### Dataset excerpt
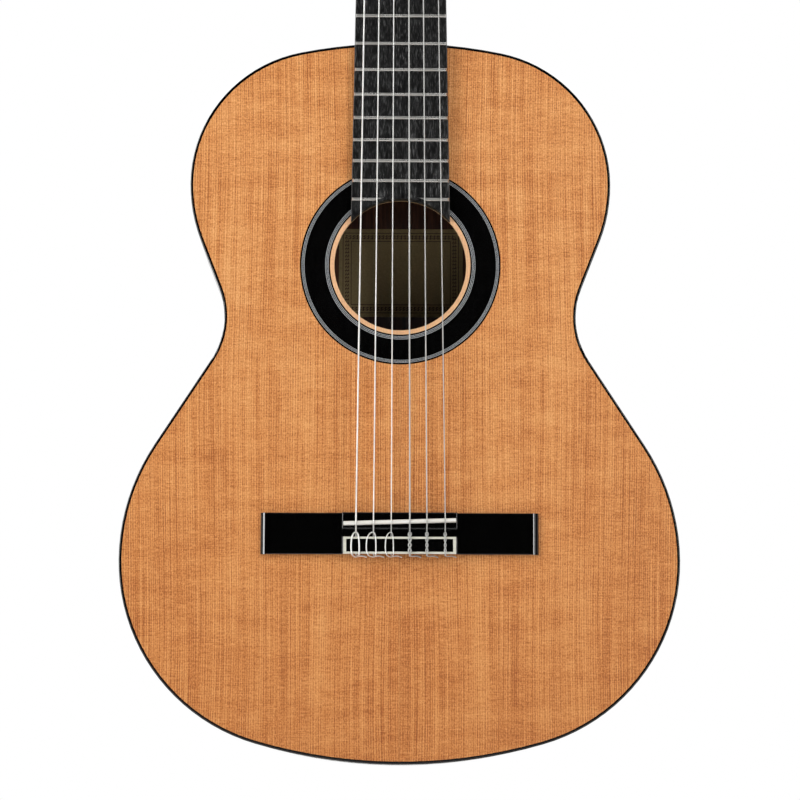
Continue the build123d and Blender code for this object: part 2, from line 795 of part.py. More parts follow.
def make_string(n):
    """One string: round the tie block, through its hole, over the saddle and nut, down to its roller."""
    radius = string_diameters[n] / 2
    x = string_x(n, string_span_saddle)
    y = saddle_place + x * tan(radians(saddle_slant))
    z = saddle_top - saddle_thickness / 2
    bearing = saddle_thickness / 2 + radius + touch
    nut = nut_bend(n)
    mouth = Vector(x, tie_block_front + mouth_gap, string_hole_height)
    first = atan2(nut.Z - z, nut.Y - y) + acos(bearing / hypot(nut.Y - y, nut.Z - z))
    second = atan2(mouth.Z - z, mouth.Y - y) % (2 * pi) - acos(bearing / hypot(mouth.Y - y, mouth.Z - z))
    reach = bearing / cos((second - first) / 2)
    ridge = Vector(x, y + reach * cos((first + second) / 2), z + reach * sin((first + second) / 2))
    over = tie_block_height + radius + touch
    rear = bridge_rear - radius - tail_gap
    points = [Vector(x, tie_block_front - radius, over), Vector(x, rear, over), Vector(x, rear, mouth.Z),
              mouth, ridge, nut, landing(n)]
    route = rounded_route(points, [loop_bend, loop_bend, mouth_bend, bearing, nut_turn])
    section = Plane(origin=route @ 0, z_dir=route % 0) * Circle(radius)
    return sweep(section, path=route)


# -------------------------------------------------------------------- machines


def along_x(radius, start, end):
    """A round bar along X."""
    return Pos((start + end) / 2, 0, 0) * Rot(0, 90, 0) * Cylinder(radius, end - start)


def make_roller(n):
    """Roller about the X axis: pivot, sleeve with the string's windings, and the spindle for the cog."""
    order = station(n)[1]
    wire = string_diameters[n]
    inner = slot_rib / 2 - pivot_length
    sleeve_end = head_width / 2 - sleeve_gap
    roller = along_x(roller_radius, inner, sleeve_end) + along_x(spindle_radius, sleeve_end, gear_end)
    roller -= along_x(axle_screw_radius, gear_end - axle_screw_length, gear_end)
    coil = Torus(roller_radius + wire / 2 - winding_bite, wire / 2)
    first = landings[order] - wire - landing_gap
    for turn in range(winding_turns):
        roller += Pos(first - turn * wire * winding_pitch, 0, 0) * Rot(0, 90, 0) * coil
    return roller


def slotted_head(face, radius):
    """A screw's head on a face across X, with the slot for a screwdriver."""
    slot = box((face + screw_head_height - screw_slot_depth, face + wide), (-radius - spare, radius + spare),
               (-screw_slot_width / 2, screw_slot_width / 2))
    return along_x(radius, face, face + screw_head_height) - slot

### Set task
Repeat the preceding lines exactly, please, every one of them.

### Result of the exercise
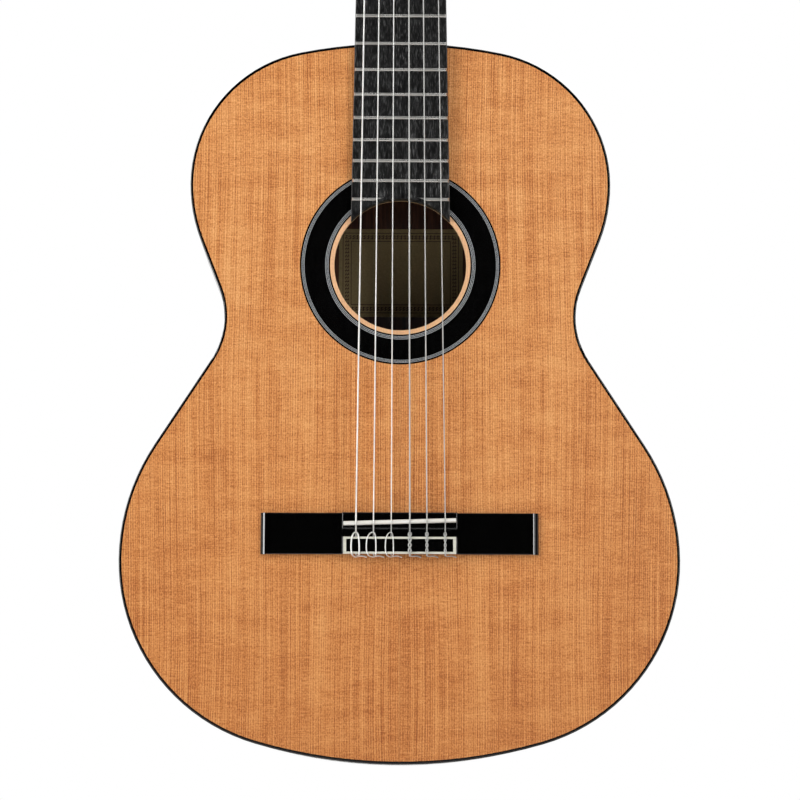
Continue the build123d and Blender code for this object: part 2, from line 795 of part.py. More parts follow.
def make_string(n):
    """One string: round the tie block, through its hole, over the saddle and nut, down to its roller."""
    radius = string_diameters[n] / 2
    x = string_x(n, string_span_saddle)
    y = saddle_place + x * tan(radians(saddle_slant))
    z = saddle_top - saddle_thickness / 2
    bearing = saddle_thickness / 2 + radius + touch
    nut = nut_bend(n)
    mouth = Vector(x, tie_block_front + mouth_gap, string_hole_height)
    first = atan2(nut.Z - z, nut.Y - y) + acos(bearing / hypot(nut.Y - y, nut.Z - z))
    second = atan2(mouth.Z - z, mouth.Y - y) % (2 * pi) - acos(bearing / hypot(mouth.Y - y, mouth.Z - z))
    reach = bearing / cos((second - first) / 2)
    ridge = Vector(x, y + reach * cos((first + second) / 2), z + reach * sin((first + second) / 2))
    over = tie_block_height + radius + touch
    rear = bridge_rear - radius - tail_gap
    points = [Vector(x, tie_block_front - radius, over), Vector(x, rear, over), Vector(x, rear, mouth.Z),
              mouth, ridge, nut, landing(n)]
    route = rounded_route(points, [loop_bend, loop_bend, mouth_bend, bearing, nut_turn])
    section = Plane(origin=route @ 0, z_dir=route % 0) * Circle(radius)
    return sweep(section, path=route)


# -------------------------------------------------------------------- machines


def along_x(radius, start, end):
    """A round bar along X."""
    return Pos((start + end) / 2, 0, 0) * Rot(0, 90, 0) * Cylinder(radius, end - start)


def make_roller(n):
    """Roller about the X axis: pivot, sleeve with the string's windings, and the spindle for the cog."""
    order = station(n)[1]
    wire = string_diameters[n]
    inner = slot_rib / 2 - pivot_length
    sleeve_end = head_width / 2 - sleeve_gap
    roller = along_x(roller_radius, inner, sleeve_end) + along_x(spindle_radius, sleeve_end, gear_end)
    roller -= along_x(axle_screw_radius, gear_end - axle_screw_length, gear_end)
    coil = Torus(roller_radius + wire / 2 - winding_bite, wire / 2)
    first = landings[order] - wire - landing_gap
    for turn in range(winding_turns):
        roller += Pos(first - turn * wire * winding_pitch, 0, 0) * Rot(0, 90, 0) * coil
    return roller


def slotted_head(face, radius):
    """A screw's head on a face across X, with the slot for a screwdriver."""
    slot = box((face + screw_head_height - screw_slot_depth, face + wide), (-radius - spare, radius + spare),
               (-screw_slot_width / 2, screw_slot_width / 2))
    return along_x(radius, face, face + screw_head_height) - slot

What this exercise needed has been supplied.